Princeton University

School of Engineering & Applied Science

Computing on Large, Sparse Datasets and Error-Prone Fabrics

Speaker: 
Pareesa Golnari
Advisor: 
Prof. Sharad Malik
Location: 
Engineering Quadrangle J-401
Date/Time: 
Wednesday, March 14, 2018 - 3:00pm to 4:30pm

Abstract
 
In this dissertation we focus on two trends of research: computation on large and sparse datasets and error-tolerant computing. Every year the dataset sizes are growing, however, many of these large datasets are sparse, i.e., majority of the data is zero. Therefore, skipping the zero elements could considerably accelerate computation on these datasets. This is the first trend we study in this dissertation. The second trend we study is error-tolerant computing. As transistor scaling continues, devices get more unreliable and cause the systems built of them to behave erroneously. We study computation on such processors.
 
1- Accelerating sparse matrix-matrix multiplication (SpMM): We propose a high performance and scalable systolic accelerator that minimizes the bandwidth requirement and accelerates this operation 9-30 times more than state-of-the-art. Moreover, we study the sparse formats and modify the popular sparse format: CRS and propose the InCRS format.
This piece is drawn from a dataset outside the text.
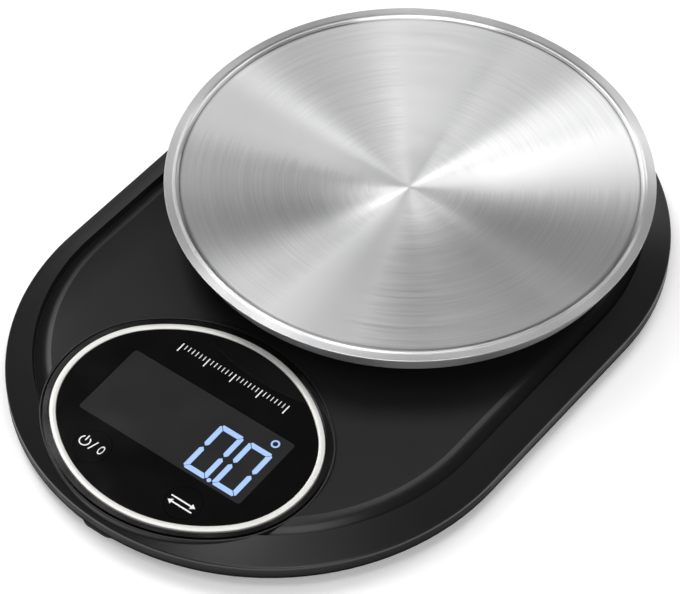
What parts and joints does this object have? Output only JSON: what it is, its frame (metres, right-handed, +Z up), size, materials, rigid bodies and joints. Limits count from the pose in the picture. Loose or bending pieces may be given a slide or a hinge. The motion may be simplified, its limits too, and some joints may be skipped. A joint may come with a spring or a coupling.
{
  "type": "digital kitchen scale",
  "caption": "Low stadium-shaped kitchen scale with a round steel weighing plate on a load cell, an oval lit display, two sprung keys and a hinged battery door underneath",
  "frame": {"origin": "centre of the bounding box in plan, on the plane of the feet's lower faces", "axes": "+Z up; +Y runs along the long axis from the display to the weighing plate; +X points to the user's right when reading the display"},
  "size_m": [0.1696, 0.2424, 0.0336],
  "materials": {
    "housing_black": "fine satin black ABS",
    "dark_screw": "black zinc",
    "foot_rubber": "matt black rubber",
    "cell_aluminium": "milled",
    "white_silicone": "soft white coating",
    "plated_screw": "nickel plated",
    "lead_grey": "grey sleeve",
    "white_foam": "foam tape",
    "plate_steel": "circular brushed stainless steel",
    "cell_can": "nickel plated can",
    "contact_metal": "plated spring brass",
    "lead_red": "red sleeve",
    "lead_black": "black sleeve",
    "bezel_black": "satin dark plastic",
    "ring_silver": "silver plated ring",
    "lens_black": "polished black acrylic",
    "window_smoke": "smoked acrylic",
    "digit_blue": "lit light blue",
    "lcd_grey": "liquid crystal glass",
    "diffuser_white": "milky light guide",
    "strip_rubber": "striped conductive rubber",
    "board_green": "green solder mask",
    "epoxy_black": "black epoxy",
    "capacitor_tan": "ceramic",
    "socket_nylon": "natural nylon",
    "plunger_red": "moulded"
  },
  "bodies": {
    "base": {"lower_housing": "housing_black", "upper_housing": "housing_black", "housing_screws": "dark_screw", "rubber_feet": "foot_rubber", "load_cell": "cell_aluminium", "gauge_coating": "white_silicone", "cell_screws": "plated_screw", "load_cell_lead": "lead_grey", "coin_cell": "cell_can", "positive_contact": "contact_metal", "negative_contact": "contact_metal", "red_lead": "lead_red", "black_lead": "lead_black", "display_frame": "bezel_black", "display_ring": "ring_silver", "display_lens": "lens_black", "display_window": "window_smoke", "lit_digits": "digit_blue", "lcd_glass": "lcd_grey", "backlight": "diffuser_white", "contact_strip": "strip_rubber", "circuit_board": "board_green", "chip_cover": "epoxy_black", "converter_chip": "epoxy_black", "capacitors": "capacitor_tan", "lead_sockets": "socket_nylon", "board_screws": "plated_screw", "power_switch": "epoxy_black", "unit_switch": "epoxy_black"},
    "platform": {"platform_tray": "housing_black", "platform_screws": "plated_screw", "plate_tape": "white_foam", "weighing_plate": "plate_steel"},
    "power_button": {"power_key": "lens_black", "power_plunger": "plunger_red"},
    "unit_button": {"unit_key": "lens_black", "unit_plunger": "plunger_red"},
    "door": {"battery_door": "housing_black"}
  },
  "joints": [
    {"name": "platform_press", "type": "slide", "parent": "base", "child": "platform", "axis": [0, 0, 1], "range_m": [-0.0005, 0], "stiffness_N_per_m": 60000, "springref_m": 0.00004, "deforming": ["load_cell"]},
    {"name": "power_press", "type": "slide", "parent": "base", "child": "power_button", "axis": [0, -0.0523, 0.9986], "range_m": [-0.00025, 0], "stiffness_N_per_m": 3000, "springref_m": 0.0001},
    {"name": "unit_press", "type": "slide", "parent": "base", "child": "unit_button", "axis": [0, -0.0523, 0.9986], "range_m": [-0.00025, 0], "stiffness_N_per_m": 3000, "springref_m": 0.0001},
    {"name": "door_hinge", "type": "hinge", "parent": "base", "child": "door", "pos_m": [0.034, -0.0239, 0.0033], "axis": [-1, 0, 0], "range_deg": [0, 90]}
  ]
}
We show that this modification reduces the required memory accesses and consequently accelerates SpMM 5-12 times.
 
2- Error tolerance of sparse formats: We provide a framework that allows for comparing error-tolerance of different data formats and choosing the most appropriate format for an arbitrary application. As case studies, we compare the performance of different formats for two machine learning applications, RBM and PCA, and a set of linear algebra operations.
 
3- Reliability of error-tolerant processors: We also study the processors built on error-prone fabrics and define reliability for them. We propose a framework to model the control flow of these processors, capturing the effects of errors and protection mechanisms, and to verify the reliability properties on them. As case studies, we verify these properties on two recent error-tolerant processors, PPU and ERSA, and propose modifications to these designs to satisfy the reliability requirements.